The Basilica of Saint Martin is a Catholic basilica dedicated to Saint Martin of Tours, over whose tomb it was built. It is located in Tours, France.

The first basilica was established here in the 5th century (consecrated in 471) on the site of an earlier chapel. It was at first served by a community of monks under an abbot, the Abbot of Saint Martin, who between 796 and 804 was Alcuin, the adviser of Charlemagne. Shortly before this the monastic establishment was changed to a collegiate church manned by a community of canons, but the office and title of abbot persisted.

The medieval basilica was completely demolished during the French Revolution. The present church was built between 1886 and 1924 by French architect Victor Laloux in a Neo-Byzantine style, on part of the site of the original basilica which was repurchased by the Church. It was dedicated on 4 July 1925.

== Medieval history ==
The Abbey which developed around the shrine of Saint Martin at Tours became one of the most prominent and influential establishments in medieval France. Charlemagne awarded the position of Abbot to his friend and adviser Alcuin. At this time the abbot could travel between Tours and the court at Trier in Germany and always stay overnight at one of his own properties. It was at Tours that Alcuin's scriptorium (a room in monasteries devoted to the copying of manuscripts by monastic scribes) developed Carolingian minuscule, the clear round hand that made manuscripts far more legible.

In later times the abbey was destroyed by fire on several occasions and ransacked by Norman Vikings in 853 and in 903. It burned again in 994, and was rebuilt by Hervé de Buzançais, treasurer of Saint Martin, an effort that took 20 years to complete. Expanded to accommodate the crowds of pilgrims and to attract them, the shrine of St. Martin of Tours became a major stopping-point on pilgrimages. Between 1354 and 1368, a new wall was constructed to encompass the basilica and the city of Tours. In 1453 the remains of Saint Martin were transferred to a magnificent new reliquary donated by Charles VII of France and Agnès Sorel.

During the French Wars of Religion, the basilica was sacked by the Protestant Huguenots in 1562. It was disestablished during the French Revolution. It was deconsecrated, used as a stable, then utterly demolished. Its dressed stones were sold in 1802 after two streets were built across the site, to ensure the abbey would not be reconstructed.

== Current basilica ==

In 1860 excavations by Leo Dupont (1797–1876) established the dimensions of the former abbey and recovered some fragments of architecture. The tomb of Saint Martin was rediscovered on 14 December 1860, which aided in the 19th-century revival of the popular devotion to St.

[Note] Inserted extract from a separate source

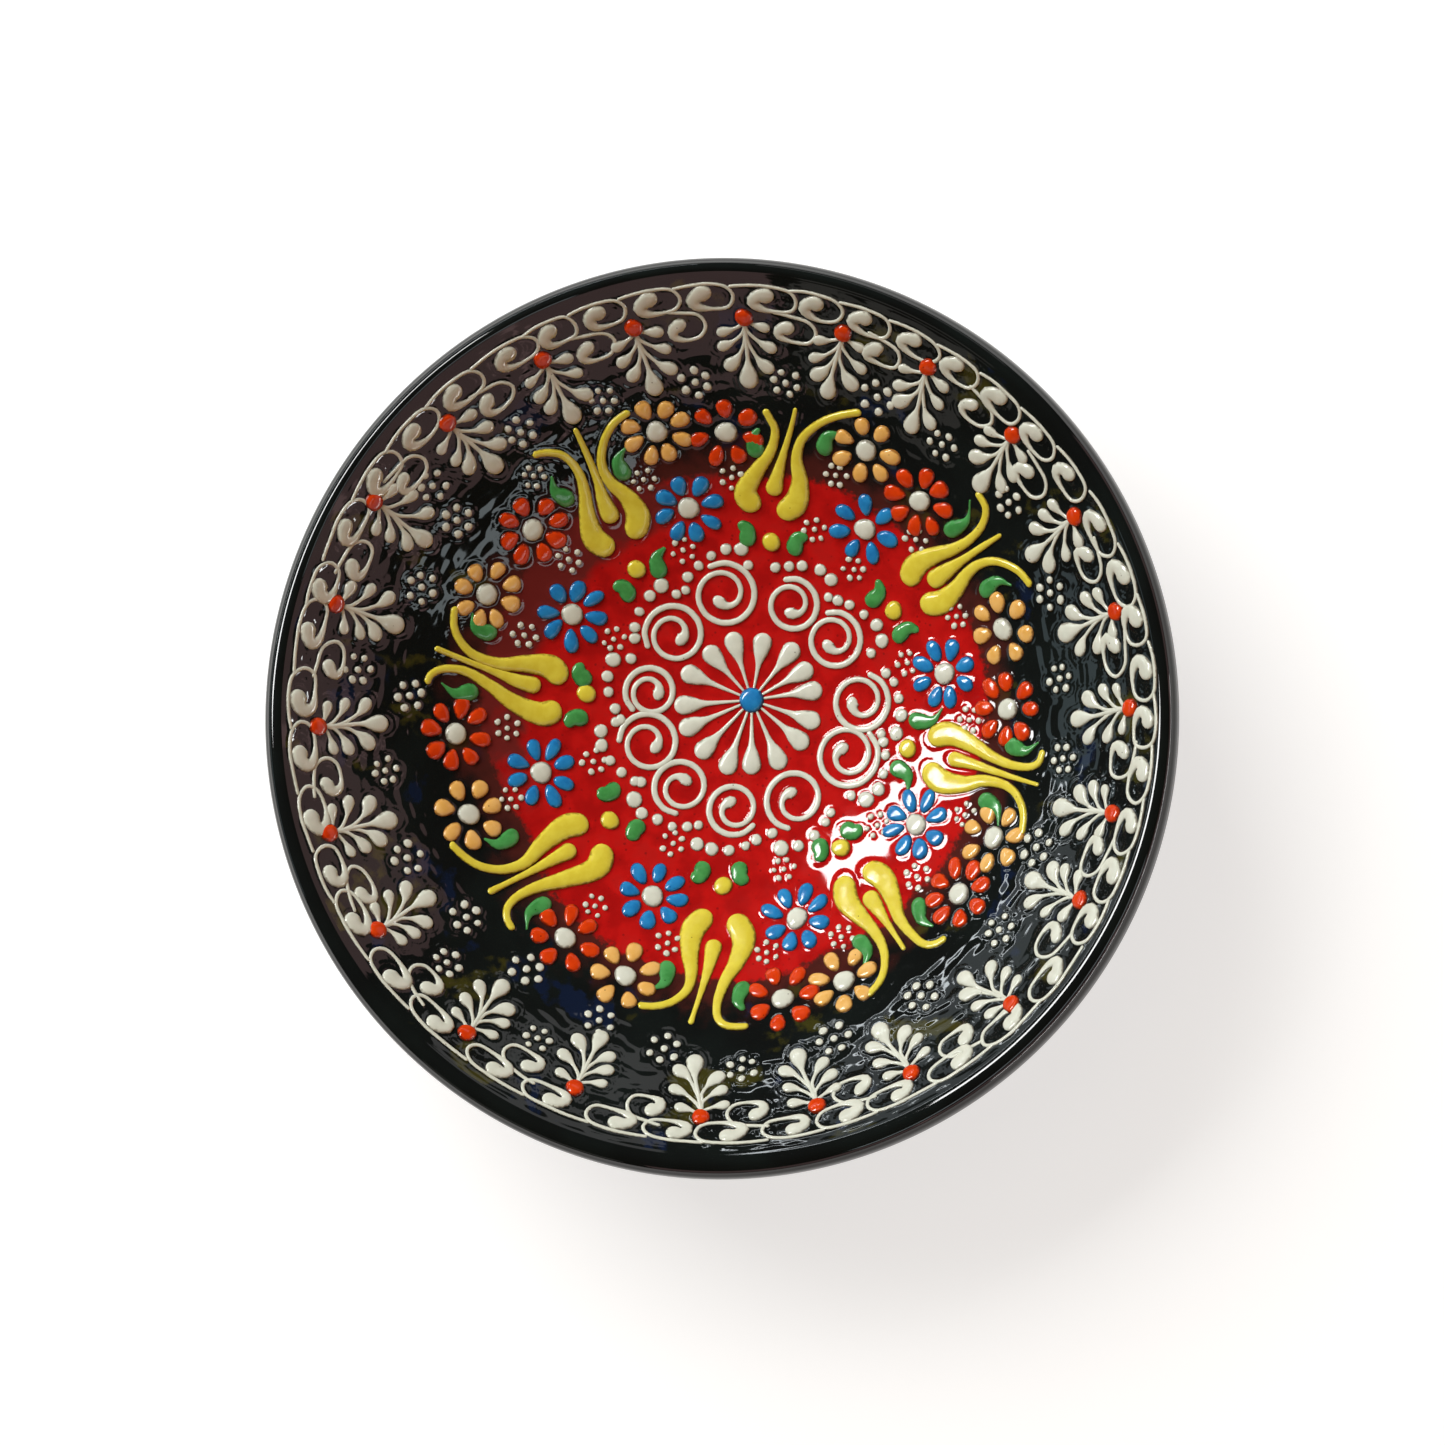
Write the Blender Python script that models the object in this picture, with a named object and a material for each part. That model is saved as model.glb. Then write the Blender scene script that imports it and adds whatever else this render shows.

Martin.

After the radical Paris Commune of 1871, there was a resurgence of conservative Catholic piety, and the church decided to build a basilica to Saint Martin. They selected Victor Laloux as architect. He eschewed Gothic for a mix of Romanesque and Byzantine, sometimes defined as neo-Byzantine. The new Basilique Saint-Martin was erected on a portion of its former site, which was purchased from the owners. Started in 1886, the church was consecrated on 4 July 1925.

==Abbots==
In the following list, all dates are floruits:

- Leo (before 525)
- Egiric (674)
- Guntramn (720)
- Autland (735)
- Gundolaic (735–742)
- Teutsind (before 774)
- Wulfard (774)
- Ithier (774–790)
- Alcuin (796–804)
- Gulfard (806)
- Fridugis (806–834)
- Teuto (834)
- Adalard (845)
- Vivian (845–849)
- Hilduin (860)
- Louis (862)
- Hucbert (862)
- Ingelwin (864–866)
- Robert I the Strong (866)
- Hugh I (867–879)
- Odo (885–887)
- Fulk the Venerable (887)
- Robert II (894–907)
- Hugh II the Great (923–954)
- Hugh III Capet (972)

When Hugh Capet became king in 987, the abbacy, which had long been in lay hands, was united to the royal office.